That gurgling sound you hear is us laughing like drains
This is why we insist that government must pay the same taxes and charges that we do. So that government faces the same incentives as we do, so that government faces the same constraints and frustrations as we do:
Millions of pounds in landfill tax owed to the government has to be paid by the Environment Agency (EA) if it clears any of the thousands of illegal waste dumps across the country.
Of the £15m that taxpayers are paying for the clearance of the only site the agency has committed to clearing up – a vast illegal dump at Hoad’s Wood in Kent – £4m is landfill tax.
John Russell, a Liberal Democrat peer who helped push the agency to clean up Hoad’s Wood, described the situation as ludicrous.

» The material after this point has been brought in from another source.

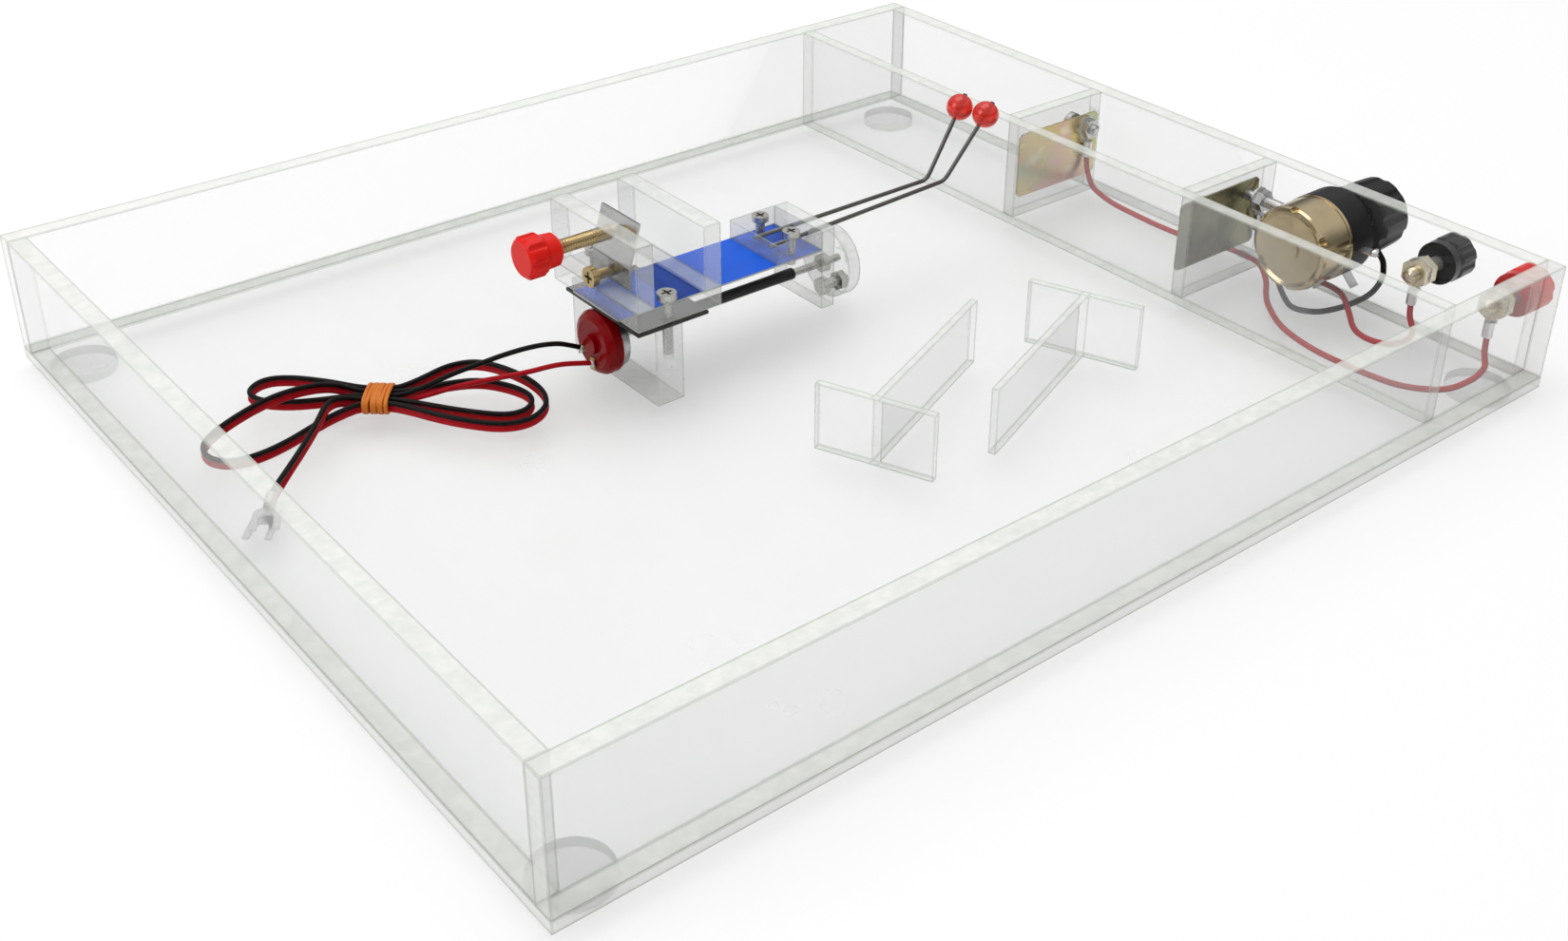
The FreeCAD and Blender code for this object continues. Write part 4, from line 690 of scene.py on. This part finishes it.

“It is extremely unhelpful … to make the EA pay landfill tax on the illegal waste sites they are trying to clear up,” Russell said. “I strongly encourage the Treasury to take an urgent, fresh, cold hard look at these regulations.”
We can translate that for you - the Environment Agency should not have to pay those charges is the demand.
Which is wrong. Just as MoD has to pay market price for spectrum so must EA pay full price for landfill taxes. So that everyone gets to see the full costs of what the law demands we do. For it is only when all see that full cost that proper consideration of that cost will take place.
We even harbour a desire to wholly abolish affordable housing, concil, social, housing associations and all to boot. We agree, wholly, that some of the poorer among us require aid in gaining access to decent housing. So, that entire bill should be on housing benefit. An actual cash sum that has to be paid out. The point being that only once we all see the enormity of that sum will the head of steam necessary to actually deal with the problem be generated. Housing is expensive in Britain because of the planning system. That’s the thing that has to be changed. And seeing a housing benefit bill of £100 billion, £150 billion is exactly the sort of impetus necessary to overcome the objections of the shrieking nimbies and bananananas*.
As we’ve pointed out before, whatever it is that they’re doing to us needs to be done to them, good and proper. For that’s the only way that the idiocies will be removed from the system, when those who run the system are subject to them as well. Good and hard. There should be no landfill tax at all. Charging it to the bureaucracy works as an incentive toward that sensible result.
Tim Worstall
*It’s Mrs Ogg who knows how to spell that word but not when to stop.